I also don't like Uncle Sam sticking his greasy hands in my pockets and decide for me to give foreign aid, foreign relief etc., while I pay $3 a gallon. Might as well fill up with scotch!

As a side note, it's interesting to note that when Sandy Berger and Madeleine Albright were exterminating the Serbs there was no surge of compassion in the media, nor foreign relief of any kind (except for the Croatians).

5/28/2007 8:15 AM  
Blogger Steg (dos iz nit der šteg) said...

not being so up on the news, i hadn't heard about any problems with the post-Tsunami relief efforts. but assuming your info is accurate, it would make sense for people to be more wary about where they send their help in the future — but it doesn't justify some people's reactions in the immediate aftermath of the tsunami, or hurricane katrina, or over the last few years in Darfur, when they say things like "oh those people don't matter, we don't have to care about them"

5/28/2007 12:38 PM  
Blogger The Anti-Semite said...

absolutely

5/28/2007 1:04 PM  
Anonymous Jacob Farkas said...

Anti-Semite:
I don't see a dilemma in helping Tsunami victims. The victims are not all your enemies, and even if they were, see Mishlei 25:21 (suggests feeding a hungry enemy)

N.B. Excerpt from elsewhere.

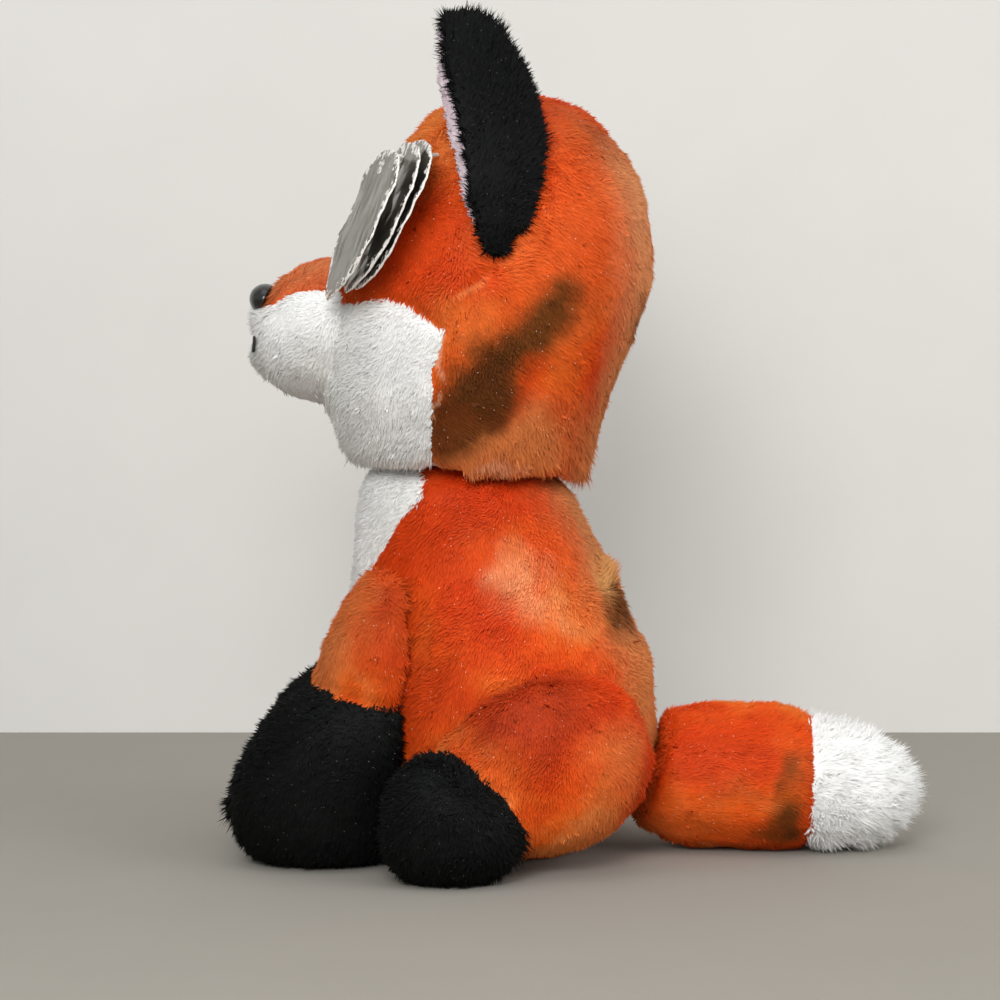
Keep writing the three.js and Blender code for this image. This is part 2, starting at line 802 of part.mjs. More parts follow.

Where do you get scotch for $3 a gallon?

The reason why the media supported the NATO intervention in Kosovo was because of the perception that the Serbs were seeking to exterminate the Kosovar Albanians. Considering that Milosevic was a hard-line Right-wing nationalist most certainly helped fuel that perception. [It is irrelevant and off-topic to discuss whether the Serbs were actually involved in genocide].

Steg:
Loved the pun at the end of your post, on two levels; incestuous nature of those who shun caring for outsiders, and the literal translation of hesed as used in that verse, according to Targum and Rashi, stemming from the aramaic word that means Herpah, whose Yiddish equivalent is Shanda.